Dans l’ordre ou dans le désordre

Robinson est d’accord avec Paul Valéry : « Le monde est menacé par deux choses : l’ordre et le désordre. » Il le dirait peut-être avec d’autres mots, s’il savait parler. Et comme il ne parle pas, il ne le dit pas, il le fait. Un de ses jeux favoris consiste à vider le contenu d’une boîte par terre, puis à la ranger. Par exemple, la boîte en carton qui contient des balles de plastique creuses, multicolores et légères.

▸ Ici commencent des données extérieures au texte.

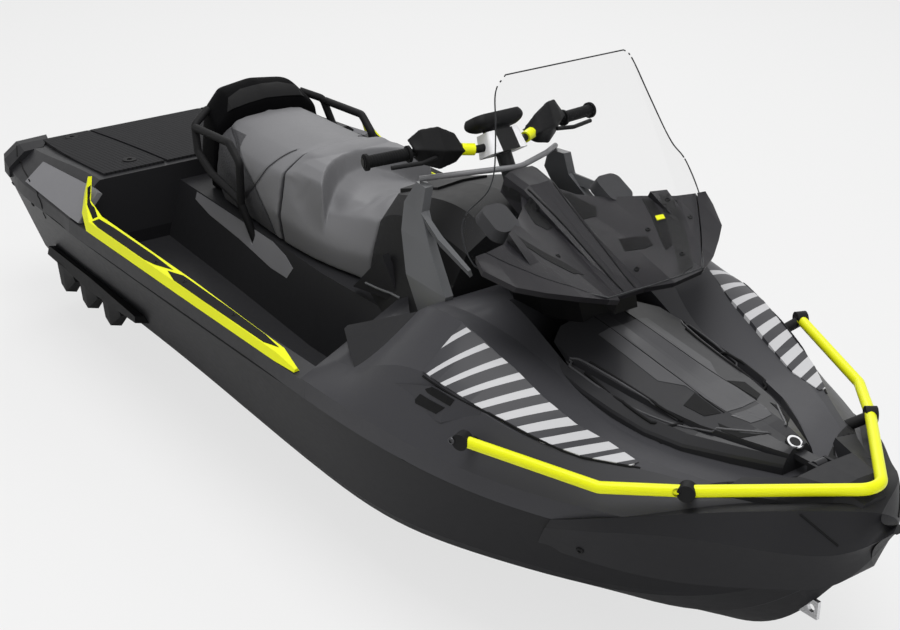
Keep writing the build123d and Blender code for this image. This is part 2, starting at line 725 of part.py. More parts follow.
def axial(x0, x1, radius):
    """Round bar on the pump axis."""
    return rod((x0, 0, SHAFT_Z), (x1, 0, SHAFT_Z), radius, aft)


def blade(x0, x1, lean, reach, thick):
    """One blade about the pump axis, twisted by lean degrees between its two ends."""
    length = reach - IMPELLER_HUB_R + 6
    edges = []
    for x, turn in [(x0, 0), ((x0 + x1) / 2, 0.42 * lean), (x1, lean)]:
        root = pump_plane(x) * Rot(0, 0, turn) * Pos(0, IMPELLER_HUB_R - 6 + length / 2)
        edges.append(root * Rectangle(thick, length))
    return loft(edges)


def pump_housing():
    outer = PUMP_BORE_R + PUMP_WALL
    cone_front = PUMP_REAR_X + 75
    body = axial(cone_front, PUMP_FRONT_X, outer) - axial(cone_front - 5, PUMP_FRONT_X + 5, PUMP_BORE_R)
    shell = loft([pump_plane(PUMP_REAR_X - 10) * Circle(47), pump_plane(cone_front) * Circle(outer)])
    shell -= loft([pump_plane(PUMP_REAR_X - 10) * Circle(42), pump_plane(cone_front) * Circle(PUMP_BORE_R)])
    hub = axial(PUMP_REAR_X + 60, STATOR_FRONT_X, IMPELLER_HUB_R)
    hub += loft([pump_plane(PUMP_REAR_X + 10) * Circle(8), pump_plane(PUMP_REAR_X + 60) * Circle(IMPELLER_HUB_R)])
    body += shell + hub
    for i in range(STATOR_VANES):
        vane = blade(cone_front, STATOR_FRONT_X - 4, -14, PUMP_BORE_R + 2, BLADE_THICK)
        body += vane.rotate(Axis(aft(0, 0, SHAFT_Z), (1, 0, 0)), 360 / STATOR_VANES * i)
    return body - axial(PUMP_REAR_X + 80, STATOR_FRONT_X + 1, SHAFT_R + PIN_GAP)


def pump_brackets():
    """Ears behind the venturi that carry the nozzle pins and the bucket pins."""
    rear = NOZZLE_PIVOT_X
    front = PUMP_REAR_X + 85
    ears = both_sides(block(rear - 16, front, 78, 92, SHAFT_Z - 14, SHAFT_Z + 14, aft))
    ears += block(rear - 14, front, -14, 14, SHAFT_Z + 78, SHAFT_Z + 90, aft)
    ears += block(rear - 14, front, -14, 14, SHAFT_Z - 90, SHAFT_Z - 78, aft)
    ears += both_sides(cross_rod(rear, 88, BUCKET_HALF_WIDTH + BUCKET_WALL, SHAFT_Z, PIN_R))
    for low, high in [(66, 80), (-80, -66)]:
        ears += rod((rear, 0, SHAFT_Z + low), (rear, 0, SHAFT_Z + high), PIN_R, aft)
    return ears


def impeller():
    rear = STATOR_FRONT_X + 5
    front = PUMP_FRONT_X - 20
    reach = PUMP_BORE_R - IMPELLER_CLEARANCE
    body = axial(rear, front, IMPELLER_HUB_R)
    for i in range(IMPELLER_BLADES):
        fan = blade(rear + 4, front - 4, 74, reach, BLADE_THICK)
        body += fan.rotate(Axis(aft(0, 0, SHAFT_Z), (1, 0, 0)), 360 / IMPELLER_BLADES * i)
    body = body & axial(rear, front, reach)
    return body + axial(PUMP_REAR_X + 85, ENGINE_X - 1, SHAFT_R)


def steering_nozzle():
    front = pump_plane(NOZZLE_PIVOT_X + 15)
    rear = front.offset(-NOZZLE_LENGTH)
    body = loft([rear * Circle(NOZZLE_EXIT_R + NOZZLE_WALL), front * Circle(NOZZLE_ENTRY_R + NOZZLE_WALL)])
    body -= loft([rear * Circle(NOZZLE_EXIT_R), front * Circle(NOZZLE_ENTRY_R)])
    pivot = NOZZLE_PIVOT_X
    for low, high in [(62, 76), (-76, -62)]:
        body += rod((pivot, 0, SHAFT_Z + low), (pivot, 0, SHAFT_Z + high), 13, aft)
    return body - rod((pivot, 0, SHAFT_Z - 95), (pivot, 0, SHAFT_Z + 95), PIN_R + PIN_GAP, aft)


def bucket_sector(outer, inner, start, stop):
    """Sector of a ring about the bucket's hinge, in the plane of the keel."""
    plane = Plane(origin=aft(NOZZLE_PIVOT_X, 0, SHAFT_Z), x_dir=(1, 0, 0), z_dir=(0, -1, 0))
    steps = [start + (stop - start) * i / 2 for i in range(3)]
    rim = [(outer * cos(radians(a)), outer * sin(radians(a))) for a in steps]
    core = [(inner * cos(radians(a)), inner * sin(radians(a))) for a in steps]
    border = [ThreePointArc(*rim), Line(rim[2], core[2]), ThreePointArc(*reversed(core)),
              Line(core[0], rim[0])]
    return plane, make_face(border)


def reverse_bucket():
    """Curved gate with two cheeks that hang on the side pins."""
    plane, shell = bucket_sector(BUCKET_R + BUCKET_WALL, BUCKET_R, 98, 158)
    reach = BUCKET_HALF_WIDTH + BUCKET_WALL
    bucket = extrude(plane * shell, reach, both=True)
    plane, cheek = bucket_sector(BUCKET_R + BUCKET_WALL, 14, 98, 158)
    cheek = extrude(plane.offset(BUCKET_HALF_WIDTH) * cheek, BUCKET_WALL)
    cheek += extrude(plane.offset(BUCKET_HALF_WIDTH) * Circle(20), BUCKET_WALL)
    bucket += both_sides(cheek)
    return bucket - cross_rod(NOZZLE_PIVOT_X, -reach - 5, reach + 5, SHAFT_Z, PIN_R + PIN_GAP)


def ride_plate():
    """Flat plate under the pump with three stiffening ribs."""
    top = PLATE_Z + PLATE_THICK
    plate = block(TRANSOM_X, PUMP_FRONT_X, -TUNNEL_HALF_WIDTH, TUNNEL_HALF_WIDTH, PLATE_Z, top, aft)
    for y in (-60, 0, 60):
        plate += block(TRANSOM_X + 20, PUMP_FRONT_X - 10, y - 3, y + 3, PLATE_Z - 8, PLATE_Z, aft)
    return plate


def intake_grate():
    """Long bars over the intake, joined by a cross bar at the front."""
    grate = block(1180, 1192, -82, 82, 44, 54, aft)
    for y in (-45, -15, 15, 45):
        grate += block(930, 1200, y - 4, y + 4, 42, 56, aft)
    return grate


def ladder_brackets():
    hinge = LADDER_HINGE_Z
    plate = block(TRANSOM_X - 42, TRANSOM_X, 182, 190, hinge - 20, hinge + 20, aft)
    return both_sides(plate + cross_rod(TRANSOM_X - 28, 160, 184, hinge, PIN_R))


def boarding_ladder():
    """Folding step: a tube loop on two knuckles."""
    x = TRANSOM_X - 28
    hinge = LADDER_HINGE_Z
    top = 430
    loop = tube_path([(x, -168, hinge), (x, -168, top), (x, 168, top), (x, 168, hinge)], 30, LADDER_R, aft)
    loop += both_sides(cross_rod(x, 160, 176, hinge, 15))
    return loop - cross_rod(x, -190, 190, hinge, PIN_R + PIN_GAP)


# ---------------------------------------------------------------- assembly

def mirrored_pair(name, solid):
    return {name + "_port": solid, name + "_starboard": mirror(solid, about=Plane.XZ)}


def twins(solid):
    return together([solid, mirror(solid, about=Plane.XZ)])


def largest(part):
    return part.solids().sort_by(SortBy.VOLUME)[-1]


def trimmed(body, pieces):
    """Body with every piece cut out of it, so that neighbours meet face to face."""
    for piece in pieces:
        body -= piece
    return body


def build():
    hull_shell = hull_body()
    front = front_deck_body()
    rear = rear_deck_body()
    rails = mirrored_pair("footwell_rail", footwell_rail() - hull_shell)
    panels = twins(side_panel() - footwell_rail() - hull_shell)
    fenders = mirrored_pair("fender_panel", fender_panel())
    deflectors = twins(knee_deflector() - fender_panel() - footwell_rail())
    vents = twins(fender_vent() - knee_deflector() - fender_panel())
    sponsons = twins(sponson())
    corners = twins(stern_corner())
    mat, eye, bracket = platform_mat(), bow_eye(), bow_bracket()
    rail = bow_rail()
    clamps = [clamp - rail for clamp in rail_clamps()]
    anchors = cargo_anchors()
    handles = grab_handles()

    deck = rear + mid_deck_body() + front
    hull = hull_shell - deck - footwell_space()
    hull = trimmed(hull, [pump_tunnel(), intake_duct(), shaft_bore(), engine_bay(), storage_bin(),
                          sponsons, corners, eye, intake_grate()])
    deck = trimmed(deck, [engine_bay(), storage_bin(), *rails.values(), panels,
                          *fenders.values(), deflectors, vents, corners, mat, bracket, *clamps,
                          handles])
    bumper = trimmed(bow_bumper(), [hull_shell, front, eye, bracket, rail, *clamps])

    screen = windshield()
    lid = hood() - Pos(0, 0, SEAT_GAP) * front
    cowl = trimmed(fairing(), [lid, screen, front])
    cockpit = trimmed(console(), [mid_deck_body(), front, glovebox_lid(SEAT_GAP), glovebox_space(),
                                  column_room()])
    frames = mirrored_pair("console_frame", console_frame() - cockpit - front)
    column, cover = steering_column(), steering_cover()
    guard = hand_guard() - column - grip()
    return {
        "hull": largest(hull),
        "deck": deck,
        "engine": engine(),
        "bow_bumper": bumper,
        "platform_mat": trimmed(mat, [corners, *anchors]),
        "side_panels": panels,
        "stern_corners": corners,
        "sponsons": sponsons,
        "fender_vents": vents,
        "knee_deflectors": deflectors,
        "side_frames": twins(side_frame() - cockpit - mid_deck_body() - front_seat()),
        "mirror_pods": twins(mirror_pod() - cowl),
        **rails, **fenders, **frames,
        "front_seat": front_seat(),
        "rear_seat": rear_seat(),
        "seat_rear_cap": seat_rear_cap() - handles,
        "grab_handles": handles,
        "console": cockpit,
        "glovebox_lid": glovebox_lid(),
        "dash_rim": dash_rim(),
        "front_hood": lid,
        "screen_fairing": cowl,
        "windshield": screen,
        "nose_disc": nose_disc() - lid,
        "steering_column": column,
        "steering_cover": cover,
        "gauge_pod": gauge_pod() - column - cover,
        "handlebar_grips": twins(grip()),
        "control_levers": twins(control_lever() - guard),
        "hand_guards": twins(guard),
        "bow_rail": rail,
        "rail_clamps": together(clamps),
        "bow_bracket": bracket - rail,
        "bow_eye": eye,
        "cargo_anchors": together(anchors),
        "stern_eyes": twins(stern_eye()),
        "pump_housing": pump_housing() + pump_brackets(),
        "impeller": impeller(),
        "steering_nozzle": steering_nozzle(),
        "reverse_bucket": reverse_bucket(),
        "ride_plate": ride_plate(),
        "intake_grate": intake_grate(),
        "ladder_brackets": ladder_brackets(),
        "boarding_ladder": boarding_ladder(),
    }


os.makedirs("parts", exist_ok=True)
for name, solid in build().items():
    export_step(solid, f"parts/{name}.step")
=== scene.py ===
# %% [markdown]
# # A touring personal watercraft
# The craft arrives as a finished set of CAD pieces that already fit and move. Blender's work
# here is what CAD leaves plain: sewn seats, moulded skins, paint, clear acrylic and trim.
# Every length below is in metres, with +X to the bow, +Y to port and +Z up from the waterline.

# %% Load the frame
import math

import bmesh
import bpy
from mathutils import Matrix, Vector
from mathutils.bvhtree import BVHTree
from mathutils.kdtree import KDTree


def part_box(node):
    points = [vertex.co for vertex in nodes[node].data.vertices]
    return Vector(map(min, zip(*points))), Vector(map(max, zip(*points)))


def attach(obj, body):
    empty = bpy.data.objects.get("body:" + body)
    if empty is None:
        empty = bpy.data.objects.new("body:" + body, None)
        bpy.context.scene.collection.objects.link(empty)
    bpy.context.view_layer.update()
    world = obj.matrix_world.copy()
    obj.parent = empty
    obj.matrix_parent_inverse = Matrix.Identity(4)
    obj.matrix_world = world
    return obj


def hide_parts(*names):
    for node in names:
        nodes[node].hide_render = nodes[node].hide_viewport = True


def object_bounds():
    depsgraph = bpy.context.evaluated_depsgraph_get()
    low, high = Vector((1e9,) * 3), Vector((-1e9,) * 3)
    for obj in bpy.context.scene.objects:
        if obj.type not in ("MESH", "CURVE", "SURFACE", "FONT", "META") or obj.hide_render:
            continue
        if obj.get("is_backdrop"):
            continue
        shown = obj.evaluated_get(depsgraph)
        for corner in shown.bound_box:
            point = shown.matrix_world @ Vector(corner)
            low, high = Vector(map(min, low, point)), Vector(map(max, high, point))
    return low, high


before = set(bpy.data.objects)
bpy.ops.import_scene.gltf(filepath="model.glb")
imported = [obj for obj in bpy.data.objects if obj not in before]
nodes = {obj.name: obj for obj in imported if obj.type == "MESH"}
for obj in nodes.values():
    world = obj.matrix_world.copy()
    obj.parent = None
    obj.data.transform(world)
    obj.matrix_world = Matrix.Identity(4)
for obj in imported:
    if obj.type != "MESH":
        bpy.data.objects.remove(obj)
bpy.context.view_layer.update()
scene = bpy.context.scene

# %% [markdown]
# ## Shader maths that reads like arithmetic
# A material in Blender is a graph of nodes. Written one node at a time, even a simple stripe
# takes a page, so one small class wraps a socket: adding or multiplying two of them adds the
# Math node for it, and its other methods add the rest.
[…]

Si, alors qu’il les remet une à une dans la caisse, je lui annonce que nous allons descendre pour manger, il me lance un regard anxieux qui semble signifier : « Je ne supporterais pas de quitter ma chambre en la laissant dans un tel état, il faut finir de ramasser les balles, donne-moi donc un coup de main ! » Comme ce souci valéryen me paraît louable, je me mets à la tâche, en vitesse pour éviter que le repas ne refroidisse. Mais, une fois que toutes les boules sont à leur place, juste avant de sortir de la pièce, mon fils se ravise et, d’un geste autoritaire, retourne la boîte, les boules s’éparpillant aussitôt un peu partout, sous le lit et les armoires. Entre le fascisme et l’anarchie, pas de doute pour Robinson : l’ordre constitue une menace plus dangereuse que le désordre.